The “Money Changers” would then exchange, for a fee, the other money for the required coinage for the annual half-shekel temple tax.

Today, this might look like our modern Wall Street trading floor or the merchant areas, just on the other side of the Mexican border, in Tijuana.

Jesus gets all Randy “Macho Man” Savage on the crowd and starts flipping tables and kicking people out. But quickly, He uses the moment to teach. In verse 17, He says this is to be “a house of prayer for all the nations.”

Now what’s funny is, to the people watching this, this statement was more outrageous than His flipping tables. Because the belief was the Messiah would show up and purge the foreigners so the Jews could be free from them and their rule. But here is Jesus advocating for the Gentiles saying it is to be their house of prayer, too.

For Jesus to want foreigners to participate in the temple in prayer is shocking for the people, because they know the history of the Temple. It is not shocking to us, because we don’t fully grasp how serious the temple practices were.

Jesus puts on display humility as He enters on the back of a donkey. Then He puts on display His authority and power, as He turns tables in the temple.

Both of these are radical sights—the supposed Messiah riding in on a donkey; the supposed Messiah saying His Holy Temple is for people in all nations and not just Jews.

He is pressing His audience, and He is pressing us as we study this. He is saying, “Crown me. Or kill me!”

I ask you today, is Jesus your sacrificial King or is He a religious slave driver? One leads to new life and setting down your deadly doing and idolatry. The other leads to weighty rules and spiteful judgment that never gives life but instead withers like the fig tree.

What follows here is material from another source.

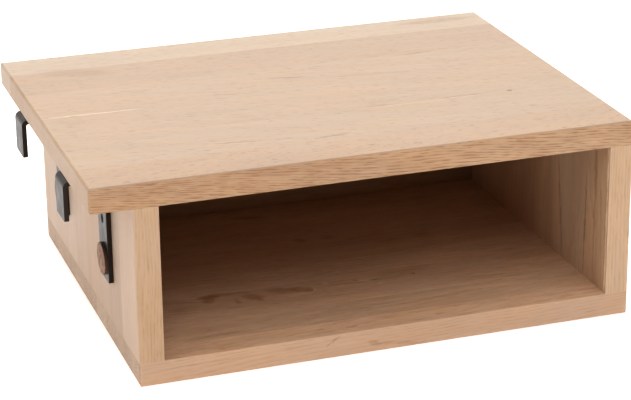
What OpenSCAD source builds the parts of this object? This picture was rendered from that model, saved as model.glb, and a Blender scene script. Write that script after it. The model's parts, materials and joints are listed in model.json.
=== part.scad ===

For some, this will be good news, and in Christ they will be saved. For others, they will reject it and attempt to make their own salvation but will perish.

Hear me today: If you go to Him like a lamb, He will defend you like a Lion, and the gates of hell will not overcome you. Your former lack of satisfaction will finally be quenched in the glory and love of God almighty.

Jesus is the sacrificial Lamb who defeated death like a mighty Lion. He is our great two-crowned King!